Stevenson was a pretty good writer. Thinking I could do better, I eventually wrote some poems of my own. It was when I was a student in Mrs. Key’s creative writing class at Forsyth Road School. The one I remember was about space. It was a moving piece with great depth and insight. The closing line was,
The biggest space I know of
is the space between your ears.

I don’t know which of my classmates I had in mind. If you think it was you, let me know and I’ll apologize.

I wrote a few poems over the next half-century, but I’ve only recently begun writing poetry in a disciplined way. I try to write one every week. Some of them are about my life, while others are about my perspective on the world and related matters.

I thought I’d share two of them to let you know where my thoughts have been lately. The fact that they don’t rhyme tells you how deep and serious they are.

The first one is called “Uneven Spaces.” I think it’s about how I want to live.

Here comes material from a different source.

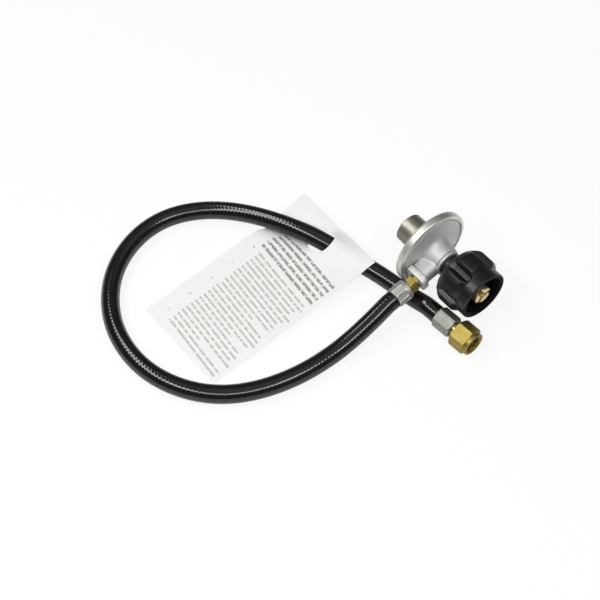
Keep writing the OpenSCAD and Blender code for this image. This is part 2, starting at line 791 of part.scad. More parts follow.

The sign in the passageway
between the terminal and the plane
said, “Caution: Uneven Spaces.”

It meant, I think, that the junctures
between the passageway’s sections
created a tripping hazard.

It set me to thinking about how
we always need to watch our step
because life isn’t level or uniform.

Some parts are high, some low.
Some are wide, some narrow.
Some are predictable, some surprising.

A problem: if you spend all your time
looking down for the uneven spaces,
you’ll miss seeing lots of amazing things.

Some things are worth the risk
of falling flat on your face.

The second one is called “Hardening.” I think it’s about how I want to grow old.

Three score and ten seems fair.

But if you feel pretty good as you get near it,
four score starts to sound reasonable,
four score and ten attainable, and
five score not out of the question.

Then you think about how
your minor arthritis might become major,
your occasional forgetfulness might become frequent,
and your declining hearing might go all the way down,
and you tell yourself well, none of that would be so bad.
Minor inconveniences requiring bearable adjustments.

But what if you become
more set in your ways,
more stuck in your perspectives,
more callous in your sympathies,
less open in your search for truth?

And you find yourself realizing
you’d rather go sooner with hardened arteries
than later with hardened attitudes.

You may not write poetry. But I hope you take time to think deeply about your life in the world.

We only get to do it once, and we need to find as much meaning in it as we can.